For most common scenarios, bcs module provides a basic set of functions for decoding vectors:

  • peel_vec_address(): vector<address>
  • peel_vec_bool(): vector<bool>
  • peel_vec_u8(): vector<u8>
  • peel_vec_u64(): vector<u64>
  • peel_vec_u128(): vector<u128>
  • peel_vec_vec_u8(): vector<vector<u8>> - vector of byte vectors

Decoding Option

Option is represented as a vector of either 0 or 1 element. To read an option, you would treat it like a vector and check its length (first byte - either 1 or 0).

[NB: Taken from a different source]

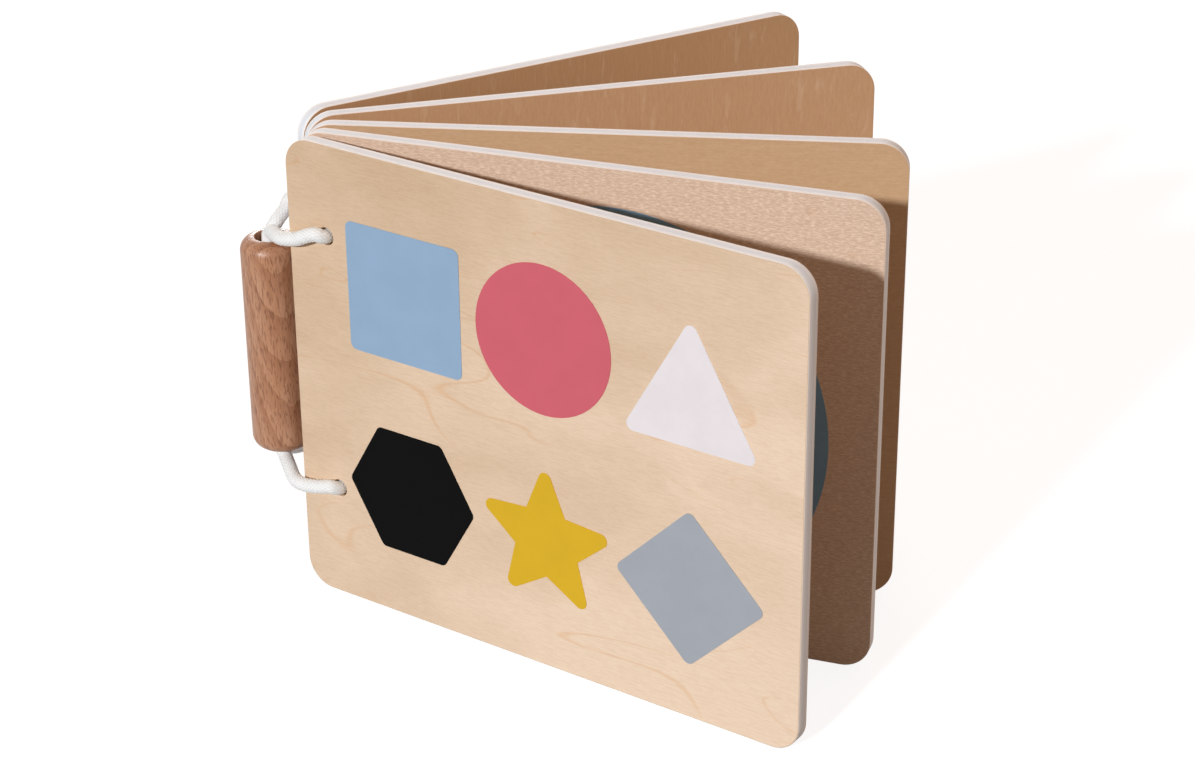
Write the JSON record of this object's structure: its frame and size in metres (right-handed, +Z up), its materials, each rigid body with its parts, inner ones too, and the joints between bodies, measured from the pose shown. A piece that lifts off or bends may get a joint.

let mut bcs = bcs::new(x"00");
let is_some = bcs.peel_bool();

assert!(is_some == false, 0);

let mut bcs = bcs::new(x"0101");
let is_some = bcs.peel_bool();
let value = bcs.peel_u8();

assert!(is_some == true, 1);
assert!(value == 1, 2);

If you need to decode an option of a custom type, use the method in the code snippet above.

The most common scenarios, bcs module provides a basic set of functions for decoding Option's:

  • peel_option_address(): Option<address>
  • peel_option_bool(): Option<bool>
  • peel_option_u8(): Option<u8>
  • peel_option_u64(): Option<u64>
  • peel_option_u128(): Option<u128>

Decoding Structs

Structs are decoded field by field, and there is no standard function to automatically decode bytes into a Move struct, and it would have been a violation of the Move's type system. Instead, you need to decode each field manually.

// some bytes... 
let mut bcs = bcs::new(x"0101010F0000000000F00000000000");

let (age, is_active, name) = (
    bcs.peel_u8(),
    bcs.peel_bool(),
    bcs.peel_vec_u8().to_string()
);

let user = User { age, is_active, name };

Summary

Binary Canonical Serialization is an efficient binary format for structured data, ensuring consistent serialization across platforms. The Sui Framework provides comprehensive tools for working with BCS, allowing extensive functionality through built-in functions.